═════ Dataset records

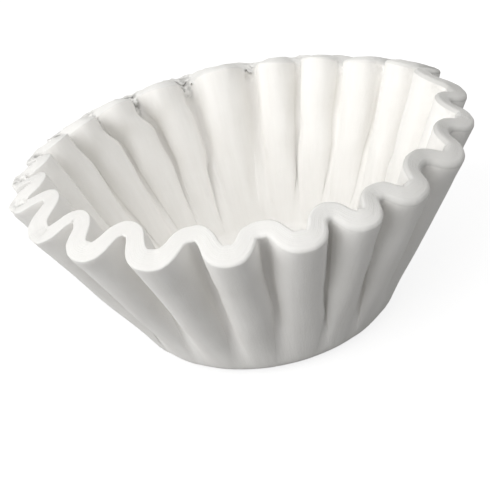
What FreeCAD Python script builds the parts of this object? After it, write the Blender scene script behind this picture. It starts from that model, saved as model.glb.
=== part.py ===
import FreeCAD, Part
import math
import os

# A stack of basket coffee filters nested into one thick, fluted cup.
# Millimetres, +Z up, origin at the middle of the underside.
# A flat disc of paper is pressed into this cup: the floor stays flat, and every line from the
# base edge out to the rim keeps its length. So the folds grow from nothing at the base edge to
# their full depth at the rim, and the folds that stand in end higher than those that stand out.

SIZES = [
    ("base_diameter", 80.0, "across the base edge, where the outer faces of floor and wall would meet"),
    ("slant_length", 63.5, "from the base edge to the rim, along the paper"),
    ("wall_thickness", 5.0, "all the nested sheets together, the same in floor and wall"),
    ("corner_radius", 8.0, "outside rounding of the base edge"),
    ("outward_slant", 27.9, "degrees from upright, along an outward fold"),
    ("inward_slant", 20.8, "degrees from upright, along an inward fold"),
    ("fold_fullness", 0.55, "0 gives plain waves, 1 gives folds with radial flanks"),
    ("flute_count", 22, "outward folds round the cup"),
]

# The pressing is uneven. Each list has one entry for each outward fold, anticlockwise from +X.
# How far the outward fold has strayed from even spacing, as a share of that spacing.
FOLD_DRIFT = [0.0, 0.1, 0.0, 0.05, -0.05, -0.1, 0.2, 0.25, 0.2, 0.05, -0.15,
              -0.25, -0.3, -0.05, -0.05, 0.0, 0.05, 0.05, -0.1, -0.25, -0.05, 0.1]
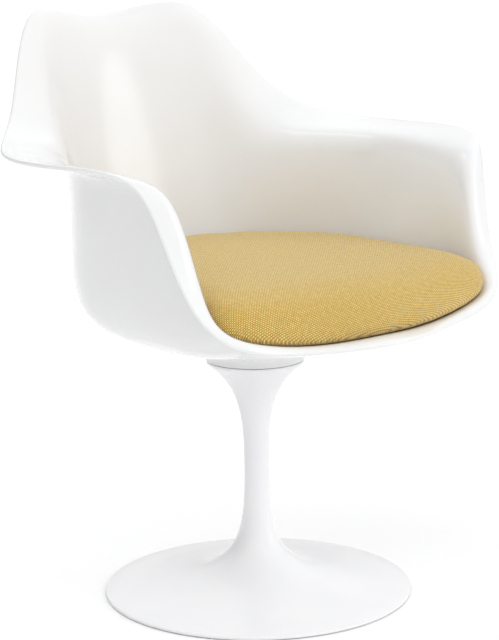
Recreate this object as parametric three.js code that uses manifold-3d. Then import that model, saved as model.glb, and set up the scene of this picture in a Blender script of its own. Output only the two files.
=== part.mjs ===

══════════

The required output is the span of lines from the one containing "Recreate this object" to the last line, reproduced character for character.

Recreate this object as parametric three.js code that uses manifold-3d. Then import that model, saved as model.glb, and set up the scene of this picture in a Blender script of its own. Output only the two files.
=== part.mjs ===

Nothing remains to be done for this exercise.